Nature, Nurture, Hope

The physical traits of a person are easy to tie to the combined DNA of that person’s parents. I inherited the shape of my thumbs and large toes from my dad. Mom contributed the fair of my hair, skin, and the need for mascara if I want to look as though I have eyelashes. The mixing of my dad’s brown and my mom’s blue eyes resulted in my sometimes blue, sometimes green hazels, a physical trait I love. Moving away from physical to traits of personality, and perhaps abilities, the idea of Nature vs Nurture comes in to play.

How does a person become compulsive, melancholy, tolerant, happy, or addicted? I never thought much about this question until preparing to adopt our beautiful son. The act of attaching a human to ourselves that we didn’t produce, prompted me and my partner to begin paying close attention to what makes somebody be that somebody.

Some of my skills or traits have been easy to tag as nature: lack of definition between ankle & calf (all paternal); high level of organizational skill (mom); active imagination (dad); conclusion jumping (mom); proclivity to stand on soap boxes (dad); my love of cleaned off kitchen countertops (mom); how music moves me (dad).

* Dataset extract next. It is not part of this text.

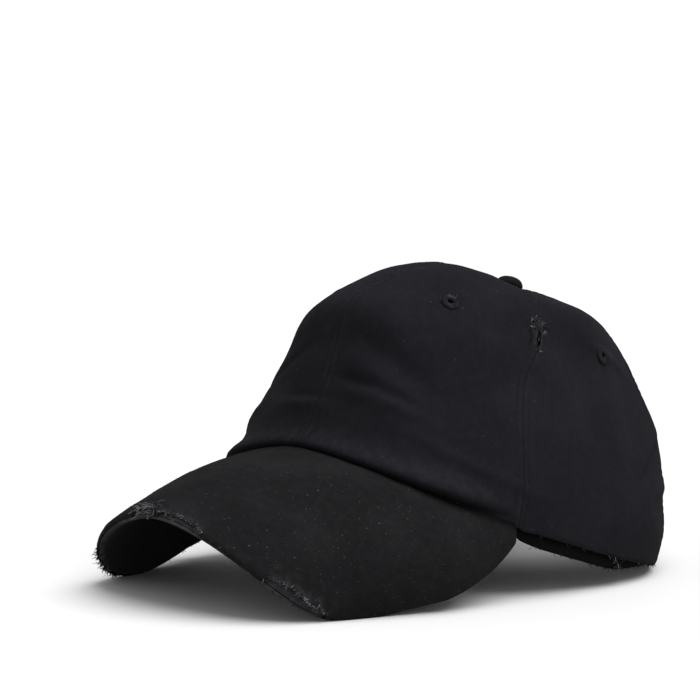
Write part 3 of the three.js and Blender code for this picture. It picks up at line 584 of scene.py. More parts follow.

Other traits are the seeming result of the genetic input of my parents, coupled with the physical and emotional environments I occupied. I think my dad’s love of words and innate imaginative skill coupled with my mom taking time to read to me caused my life long love of books. I think I acquired my level of can-do from my grandparents, though the tempering by dad’s melancholy and mom’s compulsion created a mutation that, at times, renders me useless.

I don’t think any trait is solely produced by environment. I think innate physical and mental abilities will stunt or bloom given one’s environment. I grew up with an aversion to competition, having ability but never going very far in music or tennis or writing. The lack of confidence in both my parents, their lack of seeing themselves as successful,  kept them from knowing how to encourage me into someone they were not. A college professor of mine, a poet who loved gaelic, was the first person to ever urge me to take my writing somewhere. I didn’t have an emotional place for her words and blew them off until a few years ago. I started to think of me and what I wanted as a good thing. I began to take what I was given innately, what I had been given environmentally, and with what I saw that I wanted, started sifting, sorting, discarding, adding.  Where this blog could be an amalgamation, combining love of language with the need for validation and significance which emanated from my dad, I choose for it something else. Through awareness, I can find things that may have roots in dysfunction, but are healthy when turned toward the positive. Writing as a cognitive exercise, writing as a means of transparency, writing because I want to, writing because I can, take the place of need or lack as  ignition.

I grew up with the successes and limitations of my family. We all do. I choose to take the qualities and skills they gave me, reshape as necessary, then add more chances to try, more opportunities to improve. Cheers!